第一财经 2025-10-22 14:37:37 听新闻

作者:赵思嘉    责编:李刚

你只需要在正好它存在的时间出现在它正好存在的空间里。

【编者按】涂鸦,源起于20世纪六七十年代的美国,与嘻哈艺术和街头文化相伴共生,天然带有年轻的底色和反叛的基因。

从早期地盘占领式的签名、帮派式炸街,到具有张力的图像主义涂鸦,到今天以多种载体形式并置,并游走于街头与艺术资本市场之间的城市艺术……同济大学建筑历史与理论博士赵思嘉的新书《涂鸦城市》堪称一部街头艺术史,它讲述涂鸦背后的故事。这些图像也许没有学院背景,也鲜少被主流艺术史记载,但这一艺术形式已是当代艺术世界中的重要一环,也是世界艺术史不可分割的一部分。

经出版社授权,第一财经节选了书中部分篇章,以飨读者。

今天,当我们在世界各地的城市中穿行,总会在街巷的角角落落看到涂鸦和街头艺术的踪迹,它们像一张张面具,有的向你微笑,有的朝你呼喊,有的兀自矗立。

你若留意,会发现它们背后有漫长的历史、离奇的故事和复杂的情感。它们可能尺度高大却身份低微,也可能尺寸小巧却价值连城。它们可能是你回家的地标,或是你半路发呆的理由,它们可能长久矗立在那儿,或者泯灭于一夜之间。它们有的深邃,有的可爱,有的充满政治色彩,有的书写轻松一刻……它们是如此混杂,以至于,我们如果爱它们都很难整理出一个理由。

我们被涂鸦吸引,只需要一次视线的交错。是的,没有那些高深的美学评判,不需要知道作者的年代背景,不用顾及美术馆高额的票价,不用特地安排时间欣赏。你只需要在正好它存在的时间,出现在它正好存在的空间里,一次路过,一次回眸,然后你的视线被它抓住,然后,就把爱和不爱都交给“本能”吧。

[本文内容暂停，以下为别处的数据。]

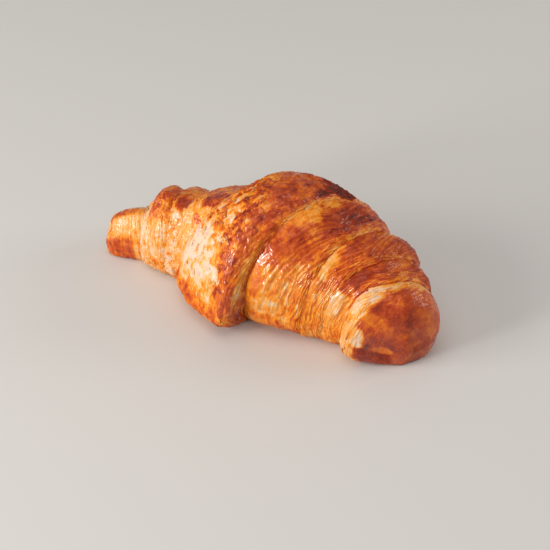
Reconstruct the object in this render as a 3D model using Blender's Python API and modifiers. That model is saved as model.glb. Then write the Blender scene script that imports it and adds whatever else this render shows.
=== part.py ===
"""A croissant: one strip of laminated dough, rolled from its wide end so that its turns lie over each other.

The roll lies along X with its underside on Z = 0, the thin tip at -X and the thick tip at +X.
The tail of the dough comes over the top from the back and ends in a lobe at the front, towards -Y.
"""

import math

import bmesh
import bpy
from mathutils import Vector

MM = 0.001

# How finely each turn is built: sides around the roll, and levels of Subdivision Surface on its cage
SIDES_AROUND = 20
SMOOTH_LEVELS = 1

# Section of the roll: shares of the height at which it is widest, in front and behind, and how square its
# upper and lower halves are
FRONT_WAIST = 0.32
BACK_WAIST = 0.38
UPPER_POWER = 2.15
LOWER_POWER = 2.7

# The cages dip this far below the table, and the base is cut flat there
BASE_DIP = 1.6 * MM

# The slab that cuts the base flat
CUT_LENGTH, CUT_WIDTH, CUT_DEPTH = 260 * MM, 160 * MM, 20 * MM

CRUST_COLOUR = (0.52, 0.19, 0.04, 1.0)
CRUST_ROUGHNESS = 0.42
SHARP_ANGLE = math.radians(35)

# The middle of the roll leans back a little towards the right, and its tips turn forward: by this much,
# at this distance out, the right one in a sharper hook
LEAN = 0.03
TIP_REACH = 80.0 * MM
LEFT_TURN, LEFT_HOOK = 12.0 * MM, 3
RIGHT_TURN, RIGHT_HOOK = 13.0 * MM, 3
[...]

英国滑铁卢大桥边的“女孩与气球”涂鸦早已了无踪迹。此图为巴黎班克西博物馆内的复制品,2023 年

那些涂鸦写手和街头艺术家,是什么吸引他们夜复一夜,躲避着警察,背着梯子和喷漆罐在街头创作呢?追求创作的酣畅和倾诉的自由,这是一定的,还有就是为了你路过时的那次回眸。这些街头创作者,身体力行地用他们的话语和图像展现给城市一个自下而上的表达,这种表达自20世纪六七十年代逐渐绵延壮阔,声势浩大,令那些曾对他们嗤之以鼻的道貌岸然的博物馆、画廊一改一贯的高冷态度,令主流艺术市场不得不放低身段向街头艺术带来的资本流献上拥抱。而后,更多城市开始接纳这些不羁的艺术形式,组织这些艺术在城市中的合理植入,形成了我们今天所谓的城市艺术,从而诞生了众多受益于艺术市场的城市艺术家。

然而如冰山一角,成功的城市艺术家屈指可数,大部分的街头创作者还是靠理想和热爱支撑度日。也正因为这些理想与现实的对抗,街头的表达才更显出自由不羁的个性,这种不羁吸引了那些日常生活中的芸芸大众,并激发了他们的本能爱憎。不羁的艺术表达虽然是涂鸦和街头艺术一贯的特质,但是这种特质相对于漫长的艺术史而言并不新鲜。是什么力量推动它跨越时间和国度的藩篱,最终形成一种革命性的艺术语言呢?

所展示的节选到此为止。